Encoding and decoding confidence information in speech

Xiaoming Jiang, Marc Pell

This study aims to investigate the perceptual-acoustic correlates of vocal confidence. Statements with different communicative functions (e.g., stating facts, making judgments) were spoken in confident, close-to-confident, unconfident and neutral voices. Statements with preceding linguistic cues (e.g. I’m positive, Most likely, Maybe, etc.) or no linguistic cues were presented to sixty listeners in a perceptual study. The listeners were asked to judge whether statements conveyed some level of confidence, and if so, they were asked to evaluate the level of confidence of the speaker.
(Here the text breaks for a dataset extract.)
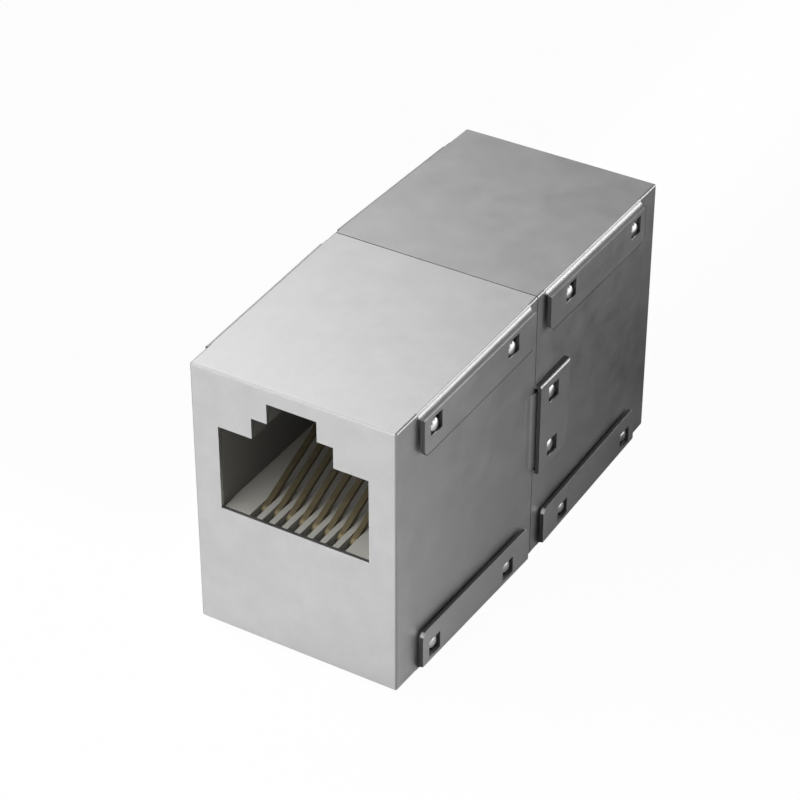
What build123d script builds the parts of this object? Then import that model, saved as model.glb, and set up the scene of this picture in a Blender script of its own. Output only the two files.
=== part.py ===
from build123d import *
import os
from math import radians, tan

# Frame: X across, Y from the front port (-Y) to the rear port (+Y), Z up.
# The origin is under the middle of the coupler, on the line where both shield halves meet.

# Folded shield halves
end_width = 16.0
end_height = 21.5
half_length = 18.4
side_flare = 0.2
height_flare = 0.4
sheet = 0.3
fold_radius = 0.16
seam_gap = 0.08
seam_half_width = end_width / 2 + side_flare
seam_height = end_height + 2 * height_flare
mid_height = seam_height / 2
end_bottom = height_flare

# Port opening of the modular plug, latch side up
floor_rise = 10.25
floor_height = end_bottom + floor_rise
plug_half_width = 5.9
plug_height = 6.8
shoulder_half_width = 3.2
shoulder_rise = 1.65
latch_half_width = 1.95
latch_rise = 1.6
plug_depth = 12.5
lead_in = 0.1
plug_top = floor_height + plug_height
shoulder_top = plug_top + shoulder_rise
latch_top = shoulder_top + latch_rise

# Snap tabs that fold from the top and bottom panels over the side panels
tab_stand_off = 0.2
tab_near = 1.1
tab_far = 15.75
tab_reach = 3.4
tab_corner = 0.6
score_width = 0.14
score_depth = 0.1
window_width = 1.45
window_height = 1.4
window_drop = 1.5
window_places = (4.1, 14.2)

# Pressed dimples that the tab windows catch on
dimple_radius = 0.58
dimple_height = 0.47
dimple_shift = 0.2
dimple_wall = 0.26
dimple_sides = 12
dimple_skirt = 0.35
dimple_crown_radius = 0.4

# Raised pocket of one half and the tongue of the other half that slides into it
pocket_length = 4.4
pocket_half_height = 3.8
pocket_raise = sheet + tab_stand_off
pocket_edge = 0.22
pocket_window_place = 1.94
pocket_window_half_pitch = 2.35
tongue_clearance = 0.06
tongue_side_play = 0.25
tongue_reach = 3.7
tongue_joggle = 0.6
tongue_corner = 0.5
tongue_dimple_radius = 0.52
tongue_dimple_height = 0.33
tongue_dimple_shift = 0.12

# Moulded jack housing
fit_gap = 0.05
housing_depth = 16.2
housing_corner = 0.5
front_wall = 1.05
lip_depth = 1.9
latch_pocket_depth = 9.4
chamber_half_width = 6.45
rail_half_width = 5.65
back_wall = 1.6
core_half_width = 5.9
core_rise = 1.6
core_height = 7.75
core_bottom = floor_height + core_rise
core_top = core_bottom + core_height

# Circuit board that links both jacks
board_bottom = 3.1
board_thickness = 1.0
board_half_width = chamber_half_width - 0.1
board_end_gap = 0.5
board_half_length = half_length - sheet - fit_gap - front_wall - board_end_gap
board_corner = 0.8
board_top = board_bottom + board_thickness
pin_hole = 0.75
pad_sides = 8

# Sprung contacts and the carrier that is moulded round them
contact_count = 8
contact_pitch = 1.016
contact_width = 0.42
contact_thickness = 0.3
contact_angle = 22.0
contact_bend = 0.5
contact_depth = 1.2
contact_run_height = floor_height - contact_depth
knee_bend = 3.0
tail_length = 1.0
hairpin_place = 2.15
knee_place = 9.8
contact_end_place = 12.8
knee_slope = 6.0
tail_end = board_bottom - tail_length
tail_rows = (10.4, 12.94)
carrier_thickness = 1.65
comb_slot = 0.56
comb_depth = 3.5
groove_depth = 0.7
groove_low = 2.6
groove_high = 5.8
leg_front = 9.4
carrier_end = 13.5
solder_radius = 0.6
solder_drop = 0.55
solder_foot = 0.12
solder_neck = 0.27

front_face = -half_length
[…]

The results demonstrated that the intended levels of confidence varied in a graded manner in the perceptual rating score; the more confident the statement intended to be, the higher the rating. In general, the neutral voice was judged to be more confident than the close-to-confident voice, but less than the confident voice. The presence of a linguistic cue tended to increase ratings of confident voices but decrease ratings of voices in the less confident voice conditions. To evaluate how specific prosodic cues are used to encode and decode confidence information, acoustic analyses were performed on the stimuli without the linguistic cue based on the mean perceptual rating of speaker confidence for each item. Results showed that statements rated as confident versus unconfident differed in the mean and the variance of fundamental frequency (f0) as well as speech rate, with confident statements exhibiting lower mean f0, smaller f0 variance, and faster speaking rate than unconfident statements. The perceived level of confidence was differentiated in the mean fundamental frequency in a parametric way, the lower the level of confidence, the higher the mean f0. Confident voices were also distinct from the other three conditions in terms of mean and range of amplitude (i.e., loudness). These findings shed light on how linguistic and paralinguistic cues reveal confidence-related information to listeners during speech.